The remainder of Part 4 rewards Ellie and Jack for making the right decisions by giving them the genre’s traditional “happily-ever-after” ending: Jack presents Ellie with an extravagant and romantic gift followed by a proposal of marriage, and then the two marry on the island where Ellie has always dreamed of being wed. The two Epilogues that follow are less typical of the romance genre; it is more usual for these stories to conclude immediately after the happily ever after and not follow up on the central couple’s lives afterward. Ellie’s Epilogue performs an important function related to the narrative’s theme of The Power of Individuals to Determine Their Own Destinies, however. When she sacrifices her dream of working for NASA to be with Jack, it seems as if fate has forced her into an either-or choice where one or the other of her two options will be forever closed off to her. Ellie’s Epilogue demonstrates that her hard work and determination rewrite this destiny in the end: She eventually manages to create a life where she can be both Jack’s wife and a NASA scientist.
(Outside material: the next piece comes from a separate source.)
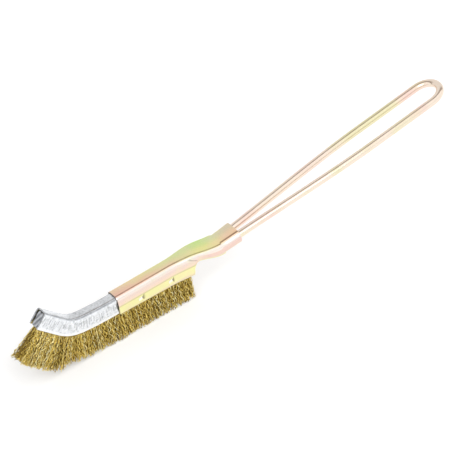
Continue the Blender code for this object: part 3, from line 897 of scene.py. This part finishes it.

Jack’s Epilogue closes the story’s frame. Jack’s cryptic remark in the Prologue about the upcoming day being “one of the toughest days of [his] life” is now explained (5): He is on his way to Parrott Island to scatter Ellie’s ashes. The frame story now becomes a clear part of the novel’s portrayal of romantic love as a permanent feeling that each person shares with just one other person. Jack and Ellie have been together for a lifetime, and even at the end, they are still so in love that Ellie asks for her ashes to be scattered in the place where they first consummated their relationship and where they later married. Jack is filled with thoughts of Ellie, and he discovers that she has left him her memory box, along with a loving note that assures him that their story is not over. Both Jack and Ellie believe that they will be together again someday, in heaven; their love so powerful that it will transcend even the power of death to bring them together once more, like mockingbirds.